▶ _STATED GOAL_
Repeat exactly and only the lines from the line containing "for name, hook, direction, tilt, roll" through the line containing "obj.parent = None", both included.

----------

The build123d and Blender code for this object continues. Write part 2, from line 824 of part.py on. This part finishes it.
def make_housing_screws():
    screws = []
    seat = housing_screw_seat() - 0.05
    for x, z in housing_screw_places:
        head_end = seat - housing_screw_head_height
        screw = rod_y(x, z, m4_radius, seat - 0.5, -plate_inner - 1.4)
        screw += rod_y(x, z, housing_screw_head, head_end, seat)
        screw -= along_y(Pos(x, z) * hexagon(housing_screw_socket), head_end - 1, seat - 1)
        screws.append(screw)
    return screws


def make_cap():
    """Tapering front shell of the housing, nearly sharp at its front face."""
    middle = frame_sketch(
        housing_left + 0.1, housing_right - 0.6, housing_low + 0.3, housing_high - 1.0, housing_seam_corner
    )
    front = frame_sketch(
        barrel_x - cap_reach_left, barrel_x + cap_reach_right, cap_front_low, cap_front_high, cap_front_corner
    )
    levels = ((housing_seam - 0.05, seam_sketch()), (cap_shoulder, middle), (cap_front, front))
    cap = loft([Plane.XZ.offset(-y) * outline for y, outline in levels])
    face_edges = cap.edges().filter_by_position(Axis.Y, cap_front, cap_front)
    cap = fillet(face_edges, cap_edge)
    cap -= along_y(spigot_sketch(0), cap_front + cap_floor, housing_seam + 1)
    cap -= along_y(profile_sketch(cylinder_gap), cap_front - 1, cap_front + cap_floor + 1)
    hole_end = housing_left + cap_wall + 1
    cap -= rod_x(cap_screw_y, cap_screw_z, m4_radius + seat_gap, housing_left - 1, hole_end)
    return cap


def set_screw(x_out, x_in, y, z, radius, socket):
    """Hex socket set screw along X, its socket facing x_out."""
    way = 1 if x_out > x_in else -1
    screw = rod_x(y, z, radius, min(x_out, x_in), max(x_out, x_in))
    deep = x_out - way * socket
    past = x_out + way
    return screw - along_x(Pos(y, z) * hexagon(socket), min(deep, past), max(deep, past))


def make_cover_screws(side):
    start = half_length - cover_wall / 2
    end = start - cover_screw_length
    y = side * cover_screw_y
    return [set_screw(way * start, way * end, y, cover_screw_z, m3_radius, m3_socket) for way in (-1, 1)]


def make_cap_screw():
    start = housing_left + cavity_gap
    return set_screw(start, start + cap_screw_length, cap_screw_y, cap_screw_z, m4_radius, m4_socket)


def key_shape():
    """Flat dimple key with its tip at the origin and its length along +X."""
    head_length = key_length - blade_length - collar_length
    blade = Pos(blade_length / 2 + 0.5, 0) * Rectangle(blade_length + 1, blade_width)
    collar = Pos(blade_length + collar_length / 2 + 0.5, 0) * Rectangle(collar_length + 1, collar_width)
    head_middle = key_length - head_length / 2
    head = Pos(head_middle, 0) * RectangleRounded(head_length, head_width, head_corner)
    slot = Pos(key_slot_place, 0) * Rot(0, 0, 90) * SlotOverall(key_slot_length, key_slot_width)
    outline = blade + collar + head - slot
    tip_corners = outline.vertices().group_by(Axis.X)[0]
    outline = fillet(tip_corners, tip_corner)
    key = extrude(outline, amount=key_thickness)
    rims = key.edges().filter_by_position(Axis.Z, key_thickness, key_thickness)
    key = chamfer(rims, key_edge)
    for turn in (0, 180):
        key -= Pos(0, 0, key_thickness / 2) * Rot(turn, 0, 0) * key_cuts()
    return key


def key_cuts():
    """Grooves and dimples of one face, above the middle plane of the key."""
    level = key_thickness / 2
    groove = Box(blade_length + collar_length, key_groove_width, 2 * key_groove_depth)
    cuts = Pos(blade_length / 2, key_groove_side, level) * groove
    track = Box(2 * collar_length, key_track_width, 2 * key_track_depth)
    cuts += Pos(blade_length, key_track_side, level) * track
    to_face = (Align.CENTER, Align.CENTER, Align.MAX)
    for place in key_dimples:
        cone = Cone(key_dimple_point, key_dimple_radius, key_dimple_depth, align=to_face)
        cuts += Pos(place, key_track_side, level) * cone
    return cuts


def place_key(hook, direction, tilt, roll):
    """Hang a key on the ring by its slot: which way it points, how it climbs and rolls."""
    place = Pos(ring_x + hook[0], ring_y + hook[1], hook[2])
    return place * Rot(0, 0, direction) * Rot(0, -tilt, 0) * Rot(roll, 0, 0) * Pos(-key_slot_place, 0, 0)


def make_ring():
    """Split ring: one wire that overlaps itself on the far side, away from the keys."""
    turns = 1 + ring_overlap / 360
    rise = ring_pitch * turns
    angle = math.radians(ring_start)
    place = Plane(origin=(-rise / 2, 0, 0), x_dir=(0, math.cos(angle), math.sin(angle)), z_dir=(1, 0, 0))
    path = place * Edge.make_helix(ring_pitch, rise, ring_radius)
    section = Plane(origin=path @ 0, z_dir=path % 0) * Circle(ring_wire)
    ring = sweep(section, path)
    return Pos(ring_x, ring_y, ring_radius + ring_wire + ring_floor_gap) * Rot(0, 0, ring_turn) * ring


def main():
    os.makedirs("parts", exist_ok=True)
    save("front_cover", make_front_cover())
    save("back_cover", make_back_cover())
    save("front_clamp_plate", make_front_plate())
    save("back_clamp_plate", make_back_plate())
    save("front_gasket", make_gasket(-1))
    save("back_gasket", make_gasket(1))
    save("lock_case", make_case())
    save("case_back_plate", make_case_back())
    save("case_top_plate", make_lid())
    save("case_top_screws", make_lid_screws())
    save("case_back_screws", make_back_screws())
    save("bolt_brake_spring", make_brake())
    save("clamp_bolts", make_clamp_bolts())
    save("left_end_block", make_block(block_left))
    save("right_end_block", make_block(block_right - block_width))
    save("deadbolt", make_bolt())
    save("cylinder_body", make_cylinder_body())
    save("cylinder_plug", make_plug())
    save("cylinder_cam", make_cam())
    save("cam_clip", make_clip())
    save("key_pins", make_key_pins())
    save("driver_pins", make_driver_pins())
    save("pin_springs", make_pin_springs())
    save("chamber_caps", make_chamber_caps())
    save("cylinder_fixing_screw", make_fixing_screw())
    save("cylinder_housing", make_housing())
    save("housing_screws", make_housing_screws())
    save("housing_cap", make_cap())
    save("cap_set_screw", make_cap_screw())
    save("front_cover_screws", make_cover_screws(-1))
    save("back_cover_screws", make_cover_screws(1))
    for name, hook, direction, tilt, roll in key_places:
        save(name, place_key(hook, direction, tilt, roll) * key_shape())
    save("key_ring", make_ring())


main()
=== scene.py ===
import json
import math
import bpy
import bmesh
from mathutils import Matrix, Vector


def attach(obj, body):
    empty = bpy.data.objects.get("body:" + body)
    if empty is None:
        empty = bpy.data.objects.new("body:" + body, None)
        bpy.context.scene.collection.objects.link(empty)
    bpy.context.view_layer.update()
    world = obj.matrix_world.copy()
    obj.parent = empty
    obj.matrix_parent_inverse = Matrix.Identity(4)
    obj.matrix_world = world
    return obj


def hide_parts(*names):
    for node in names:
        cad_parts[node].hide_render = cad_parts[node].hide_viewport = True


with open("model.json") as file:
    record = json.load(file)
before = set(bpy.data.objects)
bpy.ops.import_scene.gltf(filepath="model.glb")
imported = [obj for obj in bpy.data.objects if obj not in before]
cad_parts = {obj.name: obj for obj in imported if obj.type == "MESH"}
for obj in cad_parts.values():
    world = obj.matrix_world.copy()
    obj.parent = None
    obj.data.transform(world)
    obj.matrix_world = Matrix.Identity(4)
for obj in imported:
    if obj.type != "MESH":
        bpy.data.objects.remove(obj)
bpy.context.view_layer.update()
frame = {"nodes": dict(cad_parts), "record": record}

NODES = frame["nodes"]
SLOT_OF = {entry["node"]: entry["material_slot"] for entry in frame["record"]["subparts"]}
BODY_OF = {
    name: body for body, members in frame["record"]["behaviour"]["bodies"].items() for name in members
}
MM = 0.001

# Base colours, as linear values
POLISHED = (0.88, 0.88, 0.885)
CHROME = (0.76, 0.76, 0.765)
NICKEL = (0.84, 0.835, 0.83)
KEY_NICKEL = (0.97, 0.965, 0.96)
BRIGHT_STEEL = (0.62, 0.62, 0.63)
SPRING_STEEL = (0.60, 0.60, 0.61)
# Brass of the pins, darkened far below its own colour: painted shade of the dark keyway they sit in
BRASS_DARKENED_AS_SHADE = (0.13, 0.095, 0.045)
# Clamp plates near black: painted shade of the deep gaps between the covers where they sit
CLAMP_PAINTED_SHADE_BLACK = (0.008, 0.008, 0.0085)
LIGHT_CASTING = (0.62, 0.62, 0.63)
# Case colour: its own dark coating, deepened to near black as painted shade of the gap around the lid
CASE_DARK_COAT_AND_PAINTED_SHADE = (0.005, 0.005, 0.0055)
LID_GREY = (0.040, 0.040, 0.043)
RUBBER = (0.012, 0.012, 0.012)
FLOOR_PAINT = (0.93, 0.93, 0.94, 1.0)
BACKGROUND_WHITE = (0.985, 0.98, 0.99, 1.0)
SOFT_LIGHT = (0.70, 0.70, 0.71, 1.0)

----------

▶ _SOLUTION_
    for name, hook, direction, tilt, roll in key_places:
        save(name, place_key(hook, direction, tilt, roll) * key_shape())
    save("key_ring", make_ring())


main()
=== scene.py ===
import json
import math
import bpy
import bmesh
from mathutils import Matrix, Vector


def attach(obj, body):
    empty = bpy.data.objects.get("body:" + body)
    if empty is None:
        empty = bpy.data.objects.new("body:" + body, None)
        bpy.context.scene.collection.objects.link(empty)
    bpy.context.view_layer.update()
    world = obj.matrix_world.copy()
    obj.parent = empty
    obj.matrix_parent_inverse = Matrix.Identity(4)
    obj.matrix_world = world
    return obj


def hide_parts(*names):
    for node in names:
        cad_parts[node].hide_render = cad_parts[node].hide_viewport = True


with open("model.json") as file:
    record = json.load(file)
before = set(bpy.data.objects)
bpy.ops.import_scene.gltf(filepath="model.glb")
imported = [obj for obj in bpy.data.objects if obj not in before]
cad_parts = {obj.name: obj for obj in imported if obj.type == "MESH"}
for obj in cad_parts.values():
    world = obj.matrix_world.copy()
    obj.parent = None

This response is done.